9. O'Reilly: "The truth will come out"

"O'Reilly returns with a smaller soapbox," by L.A. Times' Meg James and David Pierson — A somewhat subdued Bill O'Reilly last night, to listeners who tuned in to his 19-minute "No Spin News" podcast:
"I am sad that I'm not on television any more ... I was very surprised how it all turned out. I can't say a lot because there's much stuff going on right now. ... I'm very confident the truth will come out ... I don't know if you're going to be surprised — but I think you're going to be shaken as I am."
Tucker Carlson, beginning his 8 p.m. Fox News show replacing O'Reilly, "Tucker Carlson Tonight": "I watched Bill O'Reilly for years ... What O'Reilly did was not easy. He set a high bar and I'm going to do my best to meet it."

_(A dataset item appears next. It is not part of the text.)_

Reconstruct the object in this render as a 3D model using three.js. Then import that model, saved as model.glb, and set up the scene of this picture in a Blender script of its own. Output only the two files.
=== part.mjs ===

CNN's Brian Stelter points out that last night was "the first weeknight in 21 years without a Bill O'Reilly show ... the beginning of a new cable news age."
10. 1 fun thing: "This isn’t science fiction"

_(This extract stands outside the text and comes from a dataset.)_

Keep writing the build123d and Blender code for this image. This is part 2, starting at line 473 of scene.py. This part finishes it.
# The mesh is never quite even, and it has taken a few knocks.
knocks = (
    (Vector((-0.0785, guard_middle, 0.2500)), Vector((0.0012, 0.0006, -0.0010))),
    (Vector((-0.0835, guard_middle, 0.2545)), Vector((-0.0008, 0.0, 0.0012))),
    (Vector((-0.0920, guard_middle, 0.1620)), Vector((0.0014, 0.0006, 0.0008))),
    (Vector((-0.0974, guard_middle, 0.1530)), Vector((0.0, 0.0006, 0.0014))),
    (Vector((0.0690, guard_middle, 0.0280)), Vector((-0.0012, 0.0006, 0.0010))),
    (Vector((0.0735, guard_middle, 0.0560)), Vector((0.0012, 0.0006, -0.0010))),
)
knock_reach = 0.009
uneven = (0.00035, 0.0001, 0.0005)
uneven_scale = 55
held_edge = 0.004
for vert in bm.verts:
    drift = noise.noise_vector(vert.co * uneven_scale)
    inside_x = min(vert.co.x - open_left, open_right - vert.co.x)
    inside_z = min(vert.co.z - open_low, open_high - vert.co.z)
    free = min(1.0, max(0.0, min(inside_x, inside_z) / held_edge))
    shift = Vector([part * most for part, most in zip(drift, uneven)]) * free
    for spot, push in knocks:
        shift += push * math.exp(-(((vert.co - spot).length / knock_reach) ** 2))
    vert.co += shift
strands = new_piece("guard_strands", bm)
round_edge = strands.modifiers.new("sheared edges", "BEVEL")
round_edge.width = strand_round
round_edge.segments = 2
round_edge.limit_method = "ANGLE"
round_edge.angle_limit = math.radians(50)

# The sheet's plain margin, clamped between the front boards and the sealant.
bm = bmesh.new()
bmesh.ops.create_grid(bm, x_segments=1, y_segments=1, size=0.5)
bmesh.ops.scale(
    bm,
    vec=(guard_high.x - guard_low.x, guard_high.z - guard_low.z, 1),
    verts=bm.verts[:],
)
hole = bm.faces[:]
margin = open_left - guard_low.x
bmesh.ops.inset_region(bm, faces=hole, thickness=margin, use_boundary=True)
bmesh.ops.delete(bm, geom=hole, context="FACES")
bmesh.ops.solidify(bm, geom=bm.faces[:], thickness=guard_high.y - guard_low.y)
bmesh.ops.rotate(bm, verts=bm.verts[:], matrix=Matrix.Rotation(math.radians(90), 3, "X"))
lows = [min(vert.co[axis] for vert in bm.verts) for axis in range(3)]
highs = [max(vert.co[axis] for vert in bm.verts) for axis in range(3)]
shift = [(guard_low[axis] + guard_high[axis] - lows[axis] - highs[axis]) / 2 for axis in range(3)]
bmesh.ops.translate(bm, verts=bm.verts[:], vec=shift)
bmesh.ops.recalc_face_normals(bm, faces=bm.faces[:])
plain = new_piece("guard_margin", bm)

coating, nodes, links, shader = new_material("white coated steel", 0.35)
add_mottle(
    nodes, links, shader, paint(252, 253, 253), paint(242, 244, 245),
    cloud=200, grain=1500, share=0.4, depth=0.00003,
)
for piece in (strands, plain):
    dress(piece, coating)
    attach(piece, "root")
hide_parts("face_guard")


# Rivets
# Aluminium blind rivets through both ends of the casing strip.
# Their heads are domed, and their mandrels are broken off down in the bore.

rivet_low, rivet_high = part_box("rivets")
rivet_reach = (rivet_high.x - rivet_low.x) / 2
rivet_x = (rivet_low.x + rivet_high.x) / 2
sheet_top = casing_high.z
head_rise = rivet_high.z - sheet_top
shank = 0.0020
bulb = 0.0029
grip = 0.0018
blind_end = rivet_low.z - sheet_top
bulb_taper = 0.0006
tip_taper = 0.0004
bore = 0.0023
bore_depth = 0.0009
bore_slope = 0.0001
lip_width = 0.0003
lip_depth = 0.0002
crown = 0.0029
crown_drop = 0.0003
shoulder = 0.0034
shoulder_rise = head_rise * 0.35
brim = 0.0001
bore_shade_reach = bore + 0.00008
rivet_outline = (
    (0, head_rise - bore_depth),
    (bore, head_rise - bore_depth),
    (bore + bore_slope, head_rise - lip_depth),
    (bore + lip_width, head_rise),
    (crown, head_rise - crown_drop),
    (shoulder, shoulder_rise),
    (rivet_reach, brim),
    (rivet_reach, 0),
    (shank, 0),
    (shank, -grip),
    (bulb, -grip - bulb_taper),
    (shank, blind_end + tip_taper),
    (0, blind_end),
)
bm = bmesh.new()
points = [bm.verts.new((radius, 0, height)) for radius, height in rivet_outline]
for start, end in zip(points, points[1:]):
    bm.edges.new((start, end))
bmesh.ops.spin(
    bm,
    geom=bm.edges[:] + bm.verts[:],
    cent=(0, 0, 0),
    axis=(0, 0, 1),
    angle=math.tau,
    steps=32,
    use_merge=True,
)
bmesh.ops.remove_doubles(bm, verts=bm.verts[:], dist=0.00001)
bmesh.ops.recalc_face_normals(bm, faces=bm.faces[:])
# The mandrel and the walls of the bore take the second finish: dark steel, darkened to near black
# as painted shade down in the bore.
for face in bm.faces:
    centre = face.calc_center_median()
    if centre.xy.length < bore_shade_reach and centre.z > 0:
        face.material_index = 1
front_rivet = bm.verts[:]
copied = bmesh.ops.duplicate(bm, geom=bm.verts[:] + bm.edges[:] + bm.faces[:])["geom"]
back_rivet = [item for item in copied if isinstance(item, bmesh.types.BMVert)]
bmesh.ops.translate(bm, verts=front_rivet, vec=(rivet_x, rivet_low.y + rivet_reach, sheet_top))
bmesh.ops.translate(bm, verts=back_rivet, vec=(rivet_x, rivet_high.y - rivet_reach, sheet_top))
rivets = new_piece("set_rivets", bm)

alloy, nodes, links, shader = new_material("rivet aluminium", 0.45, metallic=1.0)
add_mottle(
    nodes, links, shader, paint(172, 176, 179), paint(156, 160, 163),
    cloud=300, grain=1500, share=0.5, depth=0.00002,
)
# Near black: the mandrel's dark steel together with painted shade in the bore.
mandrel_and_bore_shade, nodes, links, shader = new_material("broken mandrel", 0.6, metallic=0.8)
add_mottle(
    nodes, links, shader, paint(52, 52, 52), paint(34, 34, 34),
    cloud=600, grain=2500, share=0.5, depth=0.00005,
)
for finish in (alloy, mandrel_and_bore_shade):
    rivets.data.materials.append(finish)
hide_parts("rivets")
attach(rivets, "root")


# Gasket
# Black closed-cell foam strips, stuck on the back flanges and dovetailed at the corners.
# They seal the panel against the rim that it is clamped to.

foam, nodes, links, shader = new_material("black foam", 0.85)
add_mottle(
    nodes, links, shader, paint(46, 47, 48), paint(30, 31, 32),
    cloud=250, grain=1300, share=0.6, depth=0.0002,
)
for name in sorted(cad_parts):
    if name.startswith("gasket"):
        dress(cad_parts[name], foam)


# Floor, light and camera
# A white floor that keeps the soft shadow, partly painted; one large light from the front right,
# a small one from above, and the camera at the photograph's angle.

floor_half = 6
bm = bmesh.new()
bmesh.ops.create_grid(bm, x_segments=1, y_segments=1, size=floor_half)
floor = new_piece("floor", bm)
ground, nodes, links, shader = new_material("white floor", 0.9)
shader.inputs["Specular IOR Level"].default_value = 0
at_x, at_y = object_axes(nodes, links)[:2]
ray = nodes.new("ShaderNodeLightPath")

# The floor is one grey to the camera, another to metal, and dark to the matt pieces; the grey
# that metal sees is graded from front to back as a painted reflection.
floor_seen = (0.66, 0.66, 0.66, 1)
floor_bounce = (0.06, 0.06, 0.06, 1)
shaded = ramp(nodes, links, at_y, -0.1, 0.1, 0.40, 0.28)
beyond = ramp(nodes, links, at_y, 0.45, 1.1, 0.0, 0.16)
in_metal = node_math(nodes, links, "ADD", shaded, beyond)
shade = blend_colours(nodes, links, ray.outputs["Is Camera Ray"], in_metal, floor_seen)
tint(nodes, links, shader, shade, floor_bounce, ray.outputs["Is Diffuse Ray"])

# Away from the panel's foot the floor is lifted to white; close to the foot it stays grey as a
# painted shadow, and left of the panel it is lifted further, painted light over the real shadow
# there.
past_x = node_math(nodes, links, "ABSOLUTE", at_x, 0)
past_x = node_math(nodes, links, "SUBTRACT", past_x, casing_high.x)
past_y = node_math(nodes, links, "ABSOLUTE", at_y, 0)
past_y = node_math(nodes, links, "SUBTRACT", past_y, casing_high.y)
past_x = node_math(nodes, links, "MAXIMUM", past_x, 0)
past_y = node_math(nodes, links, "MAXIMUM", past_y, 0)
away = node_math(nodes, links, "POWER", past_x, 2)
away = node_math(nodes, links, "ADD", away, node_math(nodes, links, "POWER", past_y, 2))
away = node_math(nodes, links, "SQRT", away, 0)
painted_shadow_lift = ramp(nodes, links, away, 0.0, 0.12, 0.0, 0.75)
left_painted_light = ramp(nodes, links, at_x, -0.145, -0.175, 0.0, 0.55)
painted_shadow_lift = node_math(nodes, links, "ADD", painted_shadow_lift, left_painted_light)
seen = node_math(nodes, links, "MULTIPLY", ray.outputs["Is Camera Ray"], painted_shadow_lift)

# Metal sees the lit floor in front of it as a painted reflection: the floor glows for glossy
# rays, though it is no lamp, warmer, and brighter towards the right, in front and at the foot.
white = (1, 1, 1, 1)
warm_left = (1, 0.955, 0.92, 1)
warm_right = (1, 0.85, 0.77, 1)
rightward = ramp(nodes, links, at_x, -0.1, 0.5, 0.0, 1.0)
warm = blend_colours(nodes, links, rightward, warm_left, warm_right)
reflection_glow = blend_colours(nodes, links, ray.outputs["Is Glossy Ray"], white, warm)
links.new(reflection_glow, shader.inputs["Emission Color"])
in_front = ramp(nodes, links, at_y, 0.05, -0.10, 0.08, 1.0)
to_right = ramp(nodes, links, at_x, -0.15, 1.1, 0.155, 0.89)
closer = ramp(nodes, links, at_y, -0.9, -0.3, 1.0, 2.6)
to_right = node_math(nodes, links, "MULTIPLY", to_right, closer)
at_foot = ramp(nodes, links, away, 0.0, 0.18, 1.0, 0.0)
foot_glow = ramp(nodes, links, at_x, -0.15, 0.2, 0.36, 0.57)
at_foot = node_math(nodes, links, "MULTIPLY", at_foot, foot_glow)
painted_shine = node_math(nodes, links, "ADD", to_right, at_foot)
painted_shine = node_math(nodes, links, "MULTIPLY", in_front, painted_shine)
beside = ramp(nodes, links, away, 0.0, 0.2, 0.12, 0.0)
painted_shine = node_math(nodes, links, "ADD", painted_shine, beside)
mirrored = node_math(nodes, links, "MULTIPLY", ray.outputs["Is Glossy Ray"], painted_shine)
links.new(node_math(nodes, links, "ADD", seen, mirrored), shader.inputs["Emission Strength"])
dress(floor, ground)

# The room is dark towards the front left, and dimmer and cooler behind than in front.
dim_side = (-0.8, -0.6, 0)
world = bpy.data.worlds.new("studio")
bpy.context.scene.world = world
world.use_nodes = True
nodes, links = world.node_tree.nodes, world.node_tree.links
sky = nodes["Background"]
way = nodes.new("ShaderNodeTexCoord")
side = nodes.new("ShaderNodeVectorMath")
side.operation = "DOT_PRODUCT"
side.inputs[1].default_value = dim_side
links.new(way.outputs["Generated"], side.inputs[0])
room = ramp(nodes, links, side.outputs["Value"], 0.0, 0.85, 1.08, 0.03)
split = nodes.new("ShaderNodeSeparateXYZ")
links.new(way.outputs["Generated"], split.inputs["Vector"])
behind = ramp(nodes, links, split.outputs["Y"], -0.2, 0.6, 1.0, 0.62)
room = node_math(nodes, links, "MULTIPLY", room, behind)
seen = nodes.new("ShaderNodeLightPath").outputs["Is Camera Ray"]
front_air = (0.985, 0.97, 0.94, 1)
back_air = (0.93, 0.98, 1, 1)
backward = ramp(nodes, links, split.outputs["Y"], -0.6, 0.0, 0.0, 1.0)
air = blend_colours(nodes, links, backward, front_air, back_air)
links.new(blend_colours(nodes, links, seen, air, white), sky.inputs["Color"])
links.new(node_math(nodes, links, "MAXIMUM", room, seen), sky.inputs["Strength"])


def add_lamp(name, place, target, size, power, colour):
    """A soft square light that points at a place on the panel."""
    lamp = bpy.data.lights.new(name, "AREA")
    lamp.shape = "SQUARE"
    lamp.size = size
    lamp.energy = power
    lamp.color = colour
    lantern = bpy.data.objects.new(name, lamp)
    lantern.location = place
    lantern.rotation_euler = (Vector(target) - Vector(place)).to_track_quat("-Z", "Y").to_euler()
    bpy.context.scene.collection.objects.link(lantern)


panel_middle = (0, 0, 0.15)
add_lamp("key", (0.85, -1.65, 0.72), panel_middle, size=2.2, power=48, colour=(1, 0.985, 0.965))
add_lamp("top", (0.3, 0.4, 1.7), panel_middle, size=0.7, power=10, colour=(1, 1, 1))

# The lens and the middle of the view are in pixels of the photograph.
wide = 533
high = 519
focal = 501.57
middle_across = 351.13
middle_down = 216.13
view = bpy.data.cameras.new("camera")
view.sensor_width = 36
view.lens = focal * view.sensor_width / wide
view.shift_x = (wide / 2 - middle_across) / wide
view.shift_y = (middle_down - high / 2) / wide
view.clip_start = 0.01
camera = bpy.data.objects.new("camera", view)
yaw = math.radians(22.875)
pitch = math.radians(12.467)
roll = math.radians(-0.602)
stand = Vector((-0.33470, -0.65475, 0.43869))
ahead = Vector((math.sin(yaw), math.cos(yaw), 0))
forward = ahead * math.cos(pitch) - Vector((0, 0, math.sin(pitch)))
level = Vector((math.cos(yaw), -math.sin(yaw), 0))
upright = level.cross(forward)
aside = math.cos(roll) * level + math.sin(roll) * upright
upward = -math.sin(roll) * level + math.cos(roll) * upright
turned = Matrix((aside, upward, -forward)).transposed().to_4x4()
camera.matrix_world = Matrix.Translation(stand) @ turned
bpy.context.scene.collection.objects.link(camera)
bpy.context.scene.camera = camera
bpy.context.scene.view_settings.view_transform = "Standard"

Shot ... N.Y. Times Business front, "Defying Roadblocks, Silicon Valley Tests a Flying Car," by John Markoff in Clearlake, Calif.: "More than a dozen start-ups backed by deep-pocketed industry figures like Larry Page, a Google founder ... are taking on the dream of the flying car. ... Kitty Hawk, the company backed by Mr. Page, is trying to be one of the first out of the gate and plans to start selling its vehicle [photo] by the end of the year."
Chaser ... "Kitty Hawk's Flyer isn't the flying car you were promised," by Engadget's Jon Fingas: "Kitty Hawk's first publicly demonstrated vehicle, the Flyer, isn't so much the flying car of sci-fi fame as a recreational vehicle. The one-seat, propeller-driven vehicle is meant for a short flight across lake when you're at the cottage, not commuting to work."
The company hasn't given a price, but you can pay $100 now to get a $2,000 discount off the retail price later. What a country!